The required output consists solely of the lines from the one containing "round(2 * flange_radius, 2))" down to the one containing "zip(*points))), Vector(map(max, zip(*points)))", both included, each quoted exactly.
— start of Raw data —
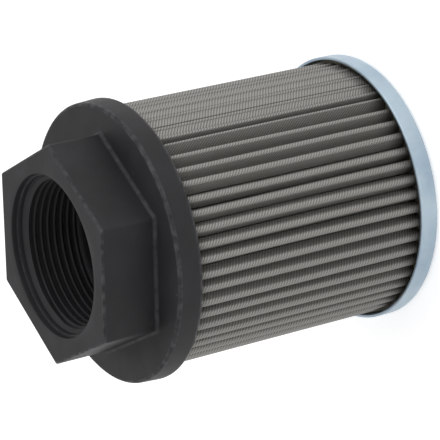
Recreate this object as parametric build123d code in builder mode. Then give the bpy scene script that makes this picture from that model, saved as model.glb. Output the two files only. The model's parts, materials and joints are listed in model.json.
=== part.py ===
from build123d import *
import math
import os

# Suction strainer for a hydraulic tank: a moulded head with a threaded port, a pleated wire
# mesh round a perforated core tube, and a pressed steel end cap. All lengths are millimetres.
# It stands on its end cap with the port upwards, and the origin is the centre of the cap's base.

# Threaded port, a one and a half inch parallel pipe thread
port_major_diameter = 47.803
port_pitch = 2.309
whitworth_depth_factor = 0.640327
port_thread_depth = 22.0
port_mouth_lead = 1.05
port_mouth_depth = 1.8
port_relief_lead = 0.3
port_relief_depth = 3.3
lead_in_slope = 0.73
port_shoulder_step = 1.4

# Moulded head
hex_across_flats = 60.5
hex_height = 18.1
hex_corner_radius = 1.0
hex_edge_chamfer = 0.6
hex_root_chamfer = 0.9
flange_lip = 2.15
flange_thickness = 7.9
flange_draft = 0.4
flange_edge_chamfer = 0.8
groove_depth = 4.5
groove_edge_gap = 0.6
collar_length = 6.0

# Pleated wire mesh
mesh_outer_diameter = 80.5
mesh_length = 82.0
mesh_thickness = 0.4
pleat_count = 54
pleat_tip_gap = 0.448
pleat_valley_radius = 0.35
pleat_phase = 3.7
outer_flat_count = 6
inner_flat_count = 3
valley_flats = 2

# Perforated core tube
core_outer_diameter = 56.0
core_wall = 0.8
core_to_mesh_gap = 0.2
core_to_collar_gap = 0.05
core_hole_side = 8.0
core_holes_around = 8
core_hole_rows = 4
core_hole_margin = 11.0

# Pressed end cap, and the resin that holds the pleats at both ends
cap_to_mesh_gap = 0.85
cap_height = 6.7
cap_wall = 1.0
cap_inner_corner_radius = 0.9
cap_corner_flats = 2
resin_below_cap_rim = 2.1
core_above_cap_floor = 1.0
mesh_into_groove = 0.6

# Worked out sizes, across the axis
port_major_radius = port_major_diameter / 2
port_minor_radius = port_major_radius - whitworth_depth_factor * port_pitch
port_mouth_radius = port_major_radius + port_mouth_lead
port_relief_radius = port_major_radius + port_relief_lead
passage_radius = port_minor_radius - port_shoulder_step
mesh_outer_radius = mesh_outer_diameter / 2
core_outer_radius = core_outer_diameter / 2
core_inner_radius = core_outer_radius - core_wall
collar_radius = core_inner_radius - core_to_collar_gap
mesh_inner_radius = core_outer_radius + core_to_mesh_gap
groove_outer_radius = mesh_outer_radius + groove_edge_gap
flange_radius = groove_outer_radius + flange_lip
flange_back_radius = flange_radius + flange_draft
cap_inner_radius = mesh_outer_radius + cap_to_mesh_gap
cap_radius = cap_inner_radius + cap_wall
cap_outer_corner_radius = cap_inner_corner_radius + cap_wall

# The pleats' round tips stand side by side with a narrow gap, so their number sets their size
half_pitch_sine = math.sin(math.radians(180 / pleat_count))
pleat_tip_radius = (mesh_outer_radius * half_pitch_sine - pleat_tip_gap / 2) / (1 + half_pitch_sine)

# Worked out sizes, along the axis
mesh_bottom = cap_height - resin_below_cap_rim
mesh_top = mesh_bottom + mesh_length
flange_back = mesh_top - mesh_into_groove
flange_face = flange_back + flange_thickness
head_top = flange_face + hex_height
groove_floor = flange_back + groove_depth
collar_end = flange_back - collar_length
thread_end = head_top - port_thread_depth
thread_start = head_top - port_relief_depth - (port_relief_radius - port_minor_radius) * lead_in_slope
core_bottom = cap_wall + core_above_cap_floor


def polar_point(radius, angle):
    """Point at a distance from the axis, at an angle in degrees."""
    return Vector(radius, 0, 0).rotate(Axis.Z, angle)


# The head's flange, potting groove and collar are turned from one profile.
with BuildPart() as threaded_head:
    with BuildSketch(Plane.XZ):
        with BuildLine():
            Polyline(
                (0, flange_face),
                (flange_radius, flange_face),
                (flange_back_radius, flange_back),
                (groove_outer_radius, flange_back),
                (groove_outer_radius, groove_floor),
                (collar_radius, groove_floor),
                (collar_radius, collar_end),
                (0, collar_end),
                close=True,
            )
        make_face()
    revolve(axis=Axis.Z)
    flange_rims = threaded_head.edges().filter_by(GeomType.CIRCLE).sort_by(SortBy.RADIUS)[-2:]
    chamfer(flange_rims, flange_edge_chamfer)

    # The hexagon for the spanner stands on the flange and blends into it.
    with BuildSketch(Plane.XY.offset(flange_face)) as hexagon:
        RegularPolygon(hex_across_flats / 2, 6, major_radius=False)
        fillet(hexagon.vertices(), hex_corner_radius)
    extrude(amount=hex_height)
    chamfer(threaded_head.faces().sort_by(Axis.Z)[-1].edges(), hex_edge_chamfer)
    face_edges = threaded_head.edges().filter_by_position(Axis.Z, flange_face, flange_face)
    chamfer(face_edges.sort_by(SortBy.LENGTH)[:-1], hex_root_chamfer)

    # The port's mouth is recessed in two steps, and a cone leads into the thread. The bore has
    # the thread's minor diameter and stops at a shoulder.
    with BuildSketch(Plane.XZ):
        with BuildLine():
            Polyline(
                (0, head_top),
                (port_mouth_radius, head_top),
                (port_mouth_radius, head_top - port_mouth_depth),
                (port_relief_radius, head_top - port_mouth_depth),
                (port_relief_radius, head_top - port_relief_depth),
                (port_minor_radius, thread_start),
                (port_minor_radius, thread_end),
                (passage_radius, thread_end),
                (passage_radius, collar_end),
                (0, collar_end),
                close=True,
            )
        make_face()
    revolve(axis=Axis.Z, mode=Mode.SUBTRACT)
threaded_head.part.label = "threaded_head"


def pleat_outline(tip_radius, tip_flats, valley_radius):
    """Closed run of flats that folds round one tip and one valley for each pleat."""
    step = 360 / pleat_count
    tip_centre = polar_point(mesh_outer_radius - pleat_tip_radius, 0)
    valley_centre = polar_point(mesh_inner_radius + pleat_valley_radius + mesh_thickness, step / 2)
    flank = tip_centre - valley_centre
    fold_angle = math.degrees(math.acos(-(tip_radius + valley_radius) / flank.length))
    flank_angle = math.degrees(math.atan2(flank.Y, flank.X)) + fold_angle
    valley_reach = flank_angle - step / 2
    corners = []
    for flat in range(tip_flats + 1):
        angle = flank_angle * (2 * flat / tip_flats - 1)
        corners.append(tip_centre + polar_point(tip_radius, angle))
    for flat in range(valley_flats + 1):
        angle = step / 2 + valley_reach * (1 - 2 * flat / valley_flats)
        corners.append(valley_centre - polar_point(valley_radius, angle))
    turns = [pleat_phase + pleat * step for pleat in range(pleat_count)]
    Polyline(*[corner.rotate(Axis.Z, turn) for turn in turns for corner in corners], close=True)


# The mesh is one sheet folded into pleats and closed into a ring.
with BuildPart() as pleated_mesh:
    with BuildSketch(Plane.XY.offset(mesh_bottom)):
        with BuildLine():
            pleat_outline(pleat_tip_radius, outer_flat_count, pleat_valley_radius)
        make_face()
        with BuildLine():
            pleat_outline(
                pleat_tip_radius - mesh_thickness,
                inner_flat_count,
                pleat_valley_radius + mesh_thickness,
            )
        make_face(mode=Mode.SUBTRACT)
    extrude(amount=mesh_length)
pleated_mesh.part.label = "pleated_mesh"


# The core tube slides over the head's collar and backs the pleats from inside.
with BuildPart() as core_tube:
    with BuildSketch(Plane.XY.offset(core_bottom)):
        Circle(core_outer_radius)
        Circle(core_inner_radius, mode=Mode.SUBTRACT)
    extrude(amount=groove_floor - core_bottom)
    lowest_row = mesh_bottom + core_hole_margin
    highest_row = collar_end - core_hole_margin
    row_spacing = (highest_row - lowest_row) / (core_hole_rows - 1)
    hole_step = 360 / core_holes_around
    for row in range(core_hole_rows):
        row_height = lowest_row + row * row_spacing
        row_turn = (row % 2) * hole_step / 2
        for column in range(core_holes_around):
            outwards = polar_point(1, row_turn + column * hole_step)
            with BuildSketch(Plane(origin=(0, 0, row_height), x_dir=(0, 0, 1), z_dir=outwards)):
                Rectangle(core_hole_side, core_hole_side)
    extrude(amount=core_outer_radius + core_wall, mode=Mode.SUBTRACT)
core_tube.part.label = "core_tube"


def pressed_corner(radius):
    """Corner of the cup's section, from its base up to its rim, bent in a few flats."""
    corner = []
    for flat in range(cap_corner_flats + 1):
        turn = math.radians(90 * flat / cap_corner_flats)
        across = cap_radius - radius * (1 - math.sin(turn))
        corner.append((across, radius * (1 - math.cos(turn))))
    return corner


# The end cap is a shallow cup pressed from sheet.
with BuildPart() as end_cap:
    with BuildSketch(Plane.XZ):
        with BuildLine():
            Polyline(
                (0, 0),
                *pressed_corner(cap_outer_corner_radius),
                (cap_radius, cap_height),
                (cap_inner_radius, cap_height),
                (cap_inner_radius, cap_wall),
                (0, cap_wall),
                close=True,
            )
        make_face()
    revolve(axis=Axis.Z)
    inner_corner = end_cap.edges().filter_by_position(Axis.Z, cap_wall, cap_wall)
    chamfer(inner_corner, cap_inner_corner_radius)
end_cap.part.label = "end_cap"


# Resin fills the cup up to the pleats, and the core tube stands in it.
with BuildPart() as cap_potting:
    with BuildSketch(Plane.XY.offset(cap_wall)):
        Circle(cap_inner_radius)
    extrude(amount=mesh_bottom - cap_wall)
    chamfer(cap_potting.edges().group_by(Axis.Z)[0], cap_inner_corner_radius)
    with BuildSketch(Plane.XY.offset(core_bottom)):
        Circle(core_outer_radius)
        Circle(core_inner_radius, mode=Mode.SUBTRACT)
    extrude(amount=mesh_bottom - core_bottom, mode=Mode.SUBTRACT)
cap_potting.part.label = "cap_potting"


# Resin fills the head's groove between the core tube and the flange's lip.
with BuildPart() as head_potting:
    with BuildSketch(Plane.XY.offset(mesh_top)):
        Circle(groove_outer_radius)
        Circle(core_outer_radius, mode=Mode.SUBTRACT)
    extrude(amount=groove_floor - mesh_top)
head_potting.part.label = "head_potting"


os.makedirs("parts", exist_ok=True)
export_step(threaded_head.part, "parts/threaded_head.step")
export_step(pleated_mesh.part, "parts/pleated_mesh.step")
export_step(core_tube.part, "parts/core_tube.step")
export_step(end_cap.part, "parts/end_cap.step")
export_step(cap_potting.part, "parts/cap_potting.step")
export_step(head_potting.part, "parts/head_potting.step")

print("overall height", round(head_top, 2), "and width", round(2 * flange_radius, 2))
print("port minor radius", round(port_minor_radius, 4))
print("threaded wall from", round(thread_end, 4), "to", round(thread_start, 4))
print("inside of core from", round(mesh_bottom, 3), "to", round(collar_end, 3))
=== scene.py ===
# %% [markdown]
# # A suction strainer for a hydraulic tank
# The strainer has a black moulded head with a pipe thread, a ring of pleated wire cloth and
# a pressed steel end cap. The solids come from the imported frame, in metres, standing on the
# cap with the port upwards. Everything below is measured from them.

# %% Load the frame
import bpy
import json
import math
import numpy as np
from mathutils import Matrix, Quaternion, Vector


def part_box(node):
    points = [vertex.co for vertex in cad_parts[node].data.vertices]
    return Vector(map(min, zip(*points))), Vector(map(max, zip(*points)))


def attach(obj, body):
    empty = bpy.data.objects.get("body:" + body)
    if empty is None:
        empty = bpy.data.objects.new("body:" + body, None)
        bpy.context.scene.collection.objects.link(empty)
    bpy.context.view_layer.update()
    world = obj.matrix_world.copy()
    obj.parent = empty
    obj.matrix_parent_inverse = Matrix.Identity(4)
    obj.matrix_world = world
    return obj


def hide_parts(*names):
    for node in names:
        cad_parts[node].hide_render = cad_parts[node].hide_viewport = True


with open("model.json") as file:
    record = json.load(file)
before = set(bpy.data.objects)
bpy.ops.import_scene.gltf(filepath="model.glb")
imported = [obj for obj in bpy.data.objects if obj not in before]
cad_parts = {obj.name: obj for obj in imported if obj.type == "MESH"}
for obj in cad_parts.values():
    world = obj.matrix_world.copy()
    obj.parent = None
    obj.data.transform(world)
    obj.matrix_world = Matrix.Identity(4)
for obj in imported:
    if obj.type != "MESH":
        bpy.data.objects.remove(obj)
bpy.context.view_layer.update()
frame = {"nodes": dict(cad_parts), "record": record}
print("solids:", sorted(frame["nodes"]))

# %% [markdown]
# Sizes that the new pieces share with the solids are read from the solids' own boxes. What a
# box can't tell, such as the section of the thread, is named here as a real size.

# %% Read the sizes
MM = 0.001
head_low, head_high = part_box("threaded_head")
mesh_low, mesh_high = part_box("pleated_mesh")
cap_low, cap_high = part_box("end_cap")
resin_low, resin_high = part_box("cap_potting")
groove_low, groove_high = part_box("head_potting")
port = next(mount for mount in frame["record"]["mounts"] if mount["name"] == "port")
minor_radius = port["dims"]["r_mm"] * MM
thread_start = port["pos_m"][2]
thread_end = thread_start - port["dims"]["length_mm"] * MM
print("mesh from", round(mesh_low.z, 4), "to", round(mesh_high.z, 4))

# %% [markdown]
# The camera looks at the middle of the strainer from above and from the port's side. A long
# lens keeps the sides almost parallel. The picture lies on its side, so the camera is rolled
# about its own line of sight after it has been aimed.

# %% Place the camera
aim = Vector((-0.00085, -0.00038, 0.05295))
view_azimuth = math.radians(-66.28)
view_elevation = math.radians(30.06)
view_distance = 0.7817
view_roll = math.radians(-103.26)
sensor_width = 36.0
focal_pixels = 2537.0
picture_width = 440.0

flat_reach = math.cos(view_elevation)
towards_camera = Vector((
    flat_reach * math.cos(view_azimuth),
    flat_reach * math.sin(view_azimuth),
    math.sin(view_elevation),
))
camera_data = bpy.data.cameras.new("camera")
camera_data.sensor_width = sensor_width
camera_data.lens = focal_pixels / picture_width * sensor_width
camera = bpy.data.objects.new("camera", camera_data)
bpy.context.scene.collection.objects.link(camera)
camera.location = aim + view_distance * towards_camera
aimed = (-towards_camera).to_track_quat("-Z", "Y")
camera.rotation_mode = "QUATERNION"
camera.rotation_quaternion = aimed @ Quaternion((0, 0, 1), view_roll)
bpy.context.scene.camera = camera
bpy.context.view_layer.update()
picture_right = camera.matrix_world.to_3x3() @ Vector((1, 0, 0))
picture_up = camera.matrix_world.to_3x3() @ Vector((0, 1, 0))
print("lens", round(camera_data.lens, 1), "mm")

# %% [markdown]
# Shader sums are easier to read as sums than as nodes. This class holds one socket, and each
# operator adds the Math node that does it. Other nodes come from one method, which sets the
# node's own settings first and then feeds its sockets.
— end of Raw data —
*Exercise result*:
print("overall height", round(head_top, 2), "and width", round(2 * flange_radius, 2))
print("port minor radius", round(port_minor_radius, 4))
print("threaded wall from", round(thread_end, 4), "to", round(thread_start, 4))
print("inside of core from", round(mesh_bottom, 3), "to", round(collar_end, 3))
=== scene.py ===
# %% [markdown]
# # A suction strainer for a hydraulic tank
# The strainer has a black moulded head with a pipe thread, a ring of pleated wire cloth and
# a pressed steel end cap. The solids come from the imported frame, in metres, standing on the
# cap with the port upwards. Everything below is measured from them.

# %% Load the frame
import bpy
import json
import math
import numpy as np
from mathutils import Matrix, Quaternion, Vector


def part_box(node):
    points = [vertex.co for vertex in cad_parts[node].data.vertices]
    return Vector(map(min, zip(*points))), Vector(map(max, zip(*points)))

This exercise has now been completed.